When our three kids got out of school this summer, we packed up the minivan, pulled onto Interstate 90 and drove and drove until the cornfields gave way to The Great American West.
In 10 days on the road from Oak Park, we visited three national parks, two national monuments and two national forests, a journey that culminated at the crown jewel of the national park system — the first, and in my opinion, best park: Yellowstone.
Along the way, we saw geysers and grizzly bears, bison and buttes, bighorn sheep and mountain peaks. We went horseback riding through Shoshone National Forest as cottonwood seeds floated down around us, shimmering in the sun like summer snowflakes. We watched prairie dogs popping up at the base of Devil’s Tower and shared a sarsaparilla at the Trading Post at the park entrance. We went hiking in the rugged, other-worldly Badlands and spelunking in Wind Cave, a sacred site to the Lakota people.

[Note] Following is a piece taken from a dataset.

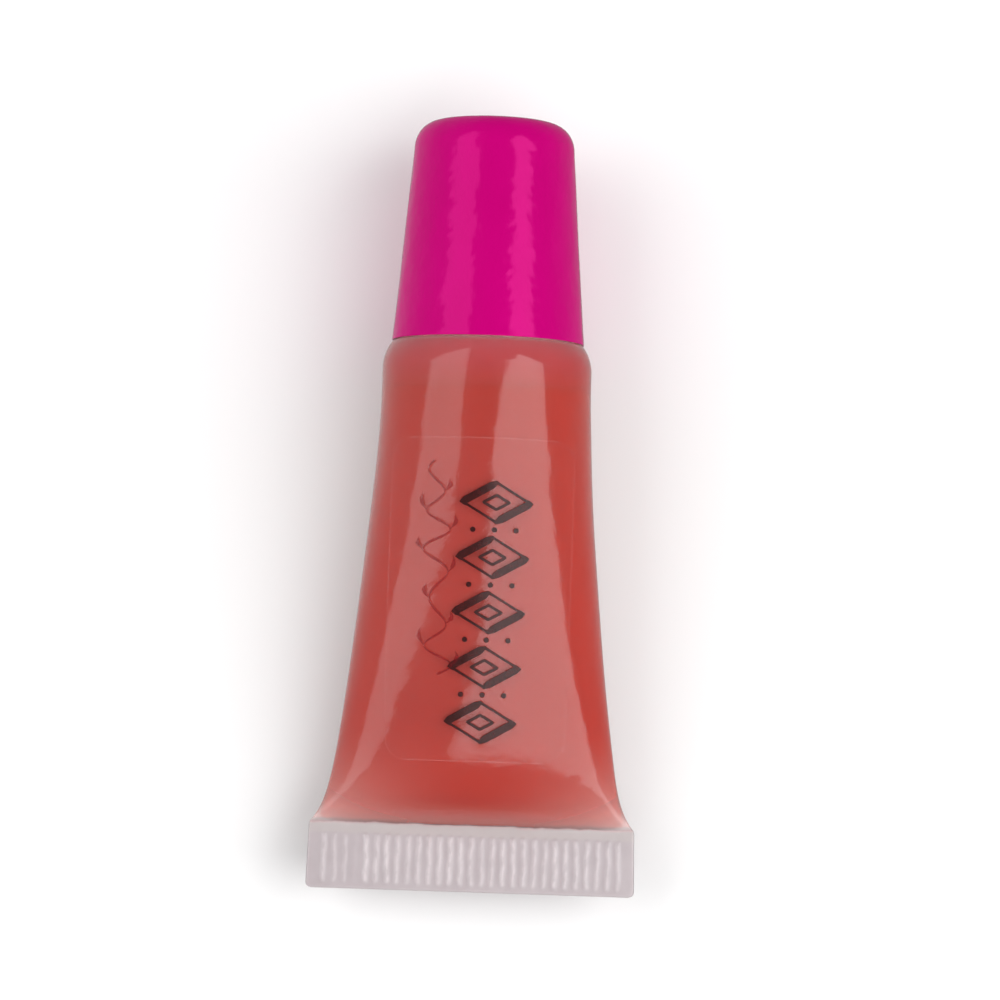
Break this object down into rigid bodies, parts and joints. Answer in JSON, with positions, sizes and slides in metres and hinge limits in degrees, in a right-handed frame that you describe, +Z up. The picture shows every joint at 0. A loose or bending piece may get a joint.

A wonderful, classic trip, like the ones my parents took me on, and my wife’s parents took her on, too. Because my daughter, Ellie, had just completed fourth grade, our family got free admission through President Obama’s “Every Kid in a Park” initiative to get families — and young kids — to put down their electronic screens and get out and enjoy our spectacular public lands. My kids eagerly completed the National Park Service’s “junior ranger” programs and earned five badges.
Like pretty much everything these days, it’s hard not to experience this without seeing it through a political prism, especially when your vacation centers on visiting federal property. Try as you may to forget, there are reminders of our hyper-politicized climate everywhere. As we ate our complimentary continental breakfasts in red state hotels, the lobby televisions were inevitably tuned to Fox News. You couldn’t miss the giant hand-painted “TRUMP” sign on a Wyoming ranch outside Yellowstone. Click on the radio and the news is about immigrant families being separated at our southern border.
And when you stand before the granite faces on Mount Rushmore, you can’t help considering how the current occupant of 1600 Pennsylvania Avenue measures up to four presidents who truly did make America great.
When I told a colleague about our vacation plans, she tartly responded, “It’s going to be crowded. Everyone wants to go to the national parks before Trump ruins them.”
Trump hysteria? Maybe. But for those of us who cherish our great public lands, there is reason for concern about our real estate developer-in-chief.
Trump’s budget called for funding cuts to the national parks, and Interior Secretary Ryan Zinke proposed doubling entry fees to some of the most popular parks. In January, 10 out of 12 members of the National Park System Advisory Board quit in frustration after Zinke refused to meet with them.
Late last year, Trump shrank two national monuments in Utah, Bears Ears and Grand Staircase-Escalante, by more than 2 million acres. His administration is taking steps to open up Alaska’s Arctic National Wildlife Refuge to oil and gas drilling. They have made moves to overturn bans on hunting methods on Alaskan public lands that some consider cruel, such as shooting mother black bears and their cubs hibernating in dens.
Last year, the Trump administration removed Endangered Species Act protection for the Yellowstone region’s grizzlies, opening them up to hunting for the first time in 44 years. In July, the administration proposed weakening the Endangered Species Act overall, a law that passed with overwhelming bipartisan support under Nixon and is credited with helping to bring back gray wolves, manatees, black-footed ferrets and other species on the brink of extinction.
In June, Yellowstone’s superintendent was forced out after disputes with the administration on bison management. And so on.
The politics behind the parks may be polarizing, but enjoying them is a bipartisan experience. They are, after all, the people’s parks. The license plates in Yellowstone’s parking lots — on RVs, pickup trucks and Subarus — were from the 50 states. It was indeed crowded, but maybe because we all wanted to be somewhere that is so special.
I can’t help wondering if Trump’s parents ever took him to Yellowstone — and if he took his own kids there, too. Perhaps it would be worth pointing out to him that Teddy Roosevelt earned his spot on Mount Rushmore — in the august company of Washington, Jefferson and Lincoln — in part by preserving 230 million acres of public land.
At Mount Rushmore, a ranger asked my kids which of the four presidents was their favorite.
“Lincoln!” they responded in unison.
“Lincoln,” he said. “That’s a good one. I’m still waiting for the first Roosevelt of the day.”
“We’re from Illinois,” I explained. “The Land of Lincoln.”
You can’t go wrong with Honest Abe, but Teddy deserves some love, too. I’ll let the Rough Rider have the final word.
“There can be nothing in the world more beautiful than the Yosemite, the groves of the giant sequoias and redwoods, the Canyon of the Colorado, the Canyon of the Yellowstone, the Three Tetons,” he said. “And our people should see to it that they are preserved for their children and their children’s children forever, with their majestic beauty all unmarred.”
John Biemer, a freelance writer, lives in Oak Park.